Of course, this is not what Schiff previously denounced as the “politicization of the Justice Department.” Congress is by definition politicized, which is why such fishing expeditions targeting the opposing party are so dangerous. It is using subpoenas to try to embarrass or label members of the minority.
The use of subpoenas for political purposes is nothing new, particularly to paint others as “un-American.” In 1957, the Supreme Court reviewed the contempt conviction of a union official, John Thomas Watkins, who refused to name communist union members to the House Committee on Un-American Activities. The Supreme Court overturned the conviction 6-1, and Chief Justice Earl Warren wrote that “there is no congressional power to expose for the sake of exposure.” Citing the statements of House members, the Court found that “the predominant result can only be the invasion of the private rights of individuals.”

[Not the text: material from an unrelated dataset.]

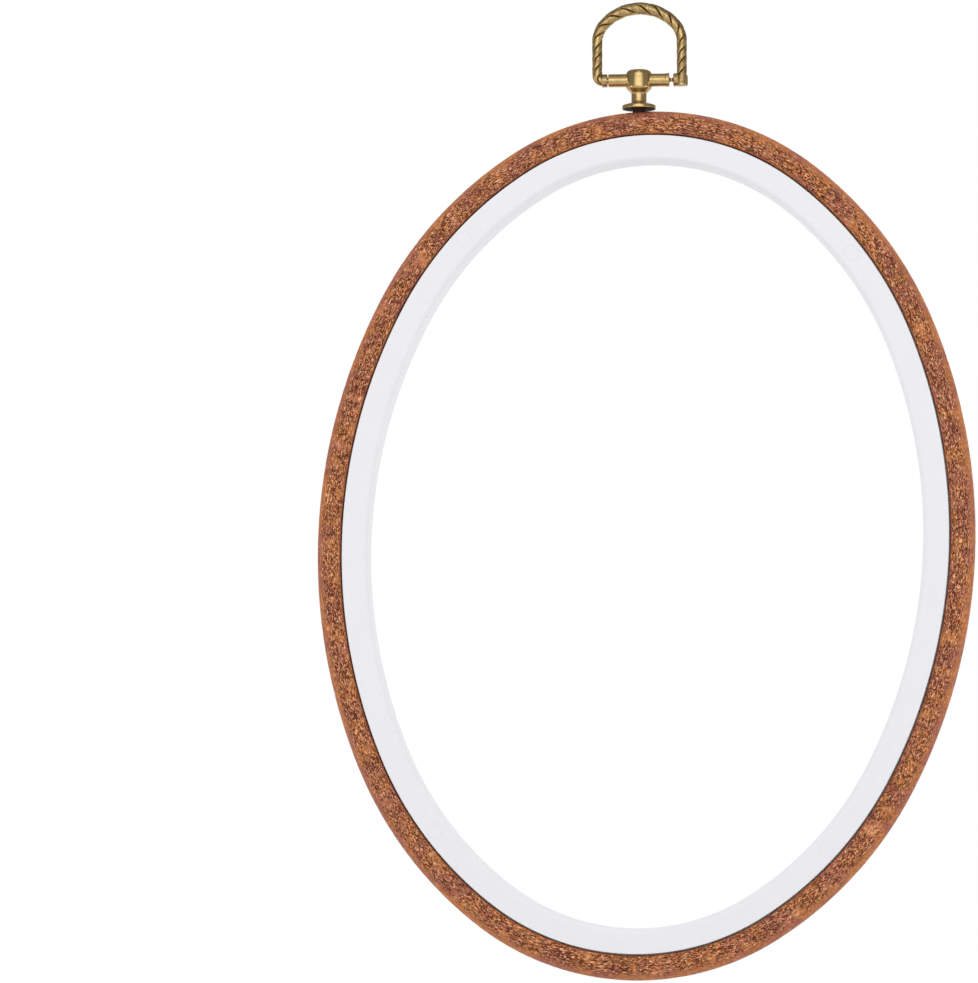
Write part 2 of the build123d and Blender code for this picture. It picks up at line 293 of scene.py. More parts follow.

As in the Watkins case, it would seem the point here is to establish that key figures of the opposing party are un-American or “insurrectionists.” Indeed, Rep. David Cicilline (D-R.I.) even sought to censure members who refused to call the riot an “insurrection.”
There are times when the Congress may have serious concerns over whether an administration scuttled or undermined an investigation. No such claim has been made here.
Jan. 6 remains a national disgrace and a desecration of our constitutional process. Many of us welcomed any further inquiries that might shed light on what occurred or what might have prevented this tragedy. However, that is no license to weaponize a national tragedy for political purposes.